As we wrap up the last activity, I am looking for a student to suggest that the pyramids have the same volume. This excellent idea is my cue to tell the (very short) story of Bonaventura Cavalieri and to display Cavalieri’s Principle using the slide show for the lesson.
I ask the following questions, giving students 1-2 minutes to discuss each one within their learning teams before calling on students to share their team’s answers.
- What effect does shifting the apex of a pyramid (parallel to the base) have on its volume?
- How could you use Cavalieri’s Principle and the work you did in teams today to explain that fact to an 8th grader? (MP3)

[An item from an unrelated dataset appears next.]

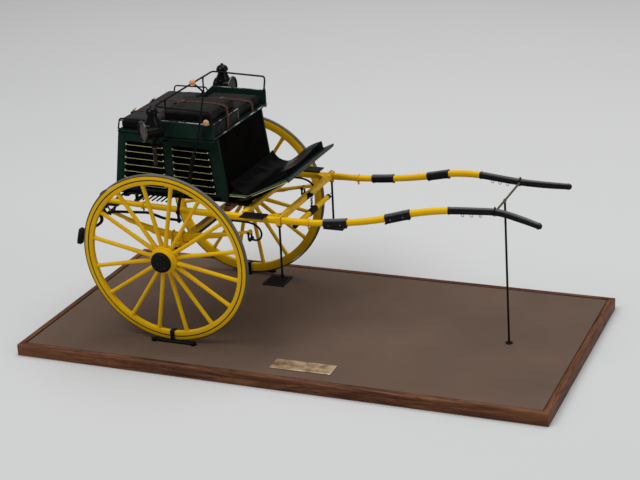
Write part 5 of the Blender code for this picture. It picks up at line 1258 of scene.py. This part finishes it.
def swell(mesh_object):
    """Inflates a closed mesh with a short cloth simulation and keeps the result."""
    mesh = mesh_object.data
    start = [v.co.copy() for v in mesh.vertices]
    cloth = mesh_object.modifiers.new("cloth", "CLOTH")
    cloth.settings.quality = 4
    cloth.settings.mass = 0.3
    cloth.settings.use_pressure = True
    cloth.settings.uniform_pressure_force = PRESSURE
    cloth.settings.tension_stiffness = 12
    cloth.settings.compression_stiffness = 12
    cloth.settings.bending_stiffness = 2
    cloth.settings.effector_weights.gravity = 0
    cloth.collision_settings.use_collision = False
    scene = bpy.context.scene
    cloth.point_cache.frame_start = 1
    cloth.point_cache.frame_end = FRAMES
    for number in range(1, FRAMES + 1):
        scene.frame_set(number)
    graph = bpy.context.evaluated_depsgraph_get()
    found = mesh_object.evaluated_get(graph).to_mesh()
    ends = [v.co.copy() for v in found.vertices]
    mesh_object.evaluated_get(graph).to_mesh_clear()
    mesh_object.modifiers.remove(cloth)
    scene.frame_set(1)
    for vert, a, b in zip(mesh.vertices, start, ends):
        move = b - a
        if move.length > LONGEST_MOVE:
            move *= LONGEST_MOVE / move.length
        vert.co = a + move


def cushion_form(x0, x1, y0, y1, z0, z1):
    """A closed block in the cart's frame: a grid below and above, and rings round its edge."""
    bm = bmesh.new()
    nx, ny = 12, 14
    grid = {}
    for level, (z, grow) in enumerate(((z0, -0.8), (z0 + 0.9, -0.1), ((z0 + z1) / 2, 0), (z1 - 0.9, -0.1),
            (z1, -0.8))):
        for i in range(nx + 1):
            for j in range(ny + 1):
                if 0 < i < nx and 0 < j < ny and 0 < level < 4:
                    continue
                u, v = -1 + 2 * i / nx, -1 + 2 * j / ny
                x = (x0 + x1) / 2 + u * ((x1 - x0) / 2 + grow)
                y = (y0 + y1) / 2 + v * ((y1 - y0) / 2 + grow)
                pull = 0.6
                if i in (0, nx):
                    x -= math.copysign(pull * (1 - v * v), u)
                if j in (0, ny):
                    y -= math.copysign(pull * (1 - u * u), v)
                grid[level, i, j] = bm.verts.new((x, y, z))
    for level in (0, 4):
        for i in range(nx):
            for j in range(ny):
                bm.faces.new([grid[level, a, b] for a, b in ((i, j), (i + 1, j), (i + 1, j + 1),
                    (i, j + 1))])
    border = [(i, 0) for i in range(nx)] + [(nx, j) for j in range(ny)]
    border += [(i, ny) for i in range(nx, 0, -1)] + [(0, j) for j in range(ny, 0, -1)]
    for level in range(4):
        for k, (a, b) in enumerate(border):
            c, d = border[(k + 1) % len(border)]
            bm.faces.new([grid[level, a, b], grid[level, c, d], grid[level + 1, c, d],
                grid[level + 1, a, b]])
    bmesh.ops.recalc_face_normals(bm, faces=bm.faces)
    return bm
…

After hearing student answers, I use the computer animations to demonstrate how Cavalieri’s Principle shows that the volume of a pyramid does not change when the apex is translated parallel to the base. The animations are available at the NRICH math website
The homework provided with this lesson consists of three problems. The first provides additional practice in visualizing and finding the measurements of sections of pyramids. The second and third ask students to explain how Cavalieri’s Principle can be used to solve problems.
I display the prompt using the slide show for this lesson. Students write their answers in their learning journals.
I remind students to turn in their Slicing Pyramids Activity work as an exit slip. After class, I look over the students’ work to see who is getting this and what problems others are having.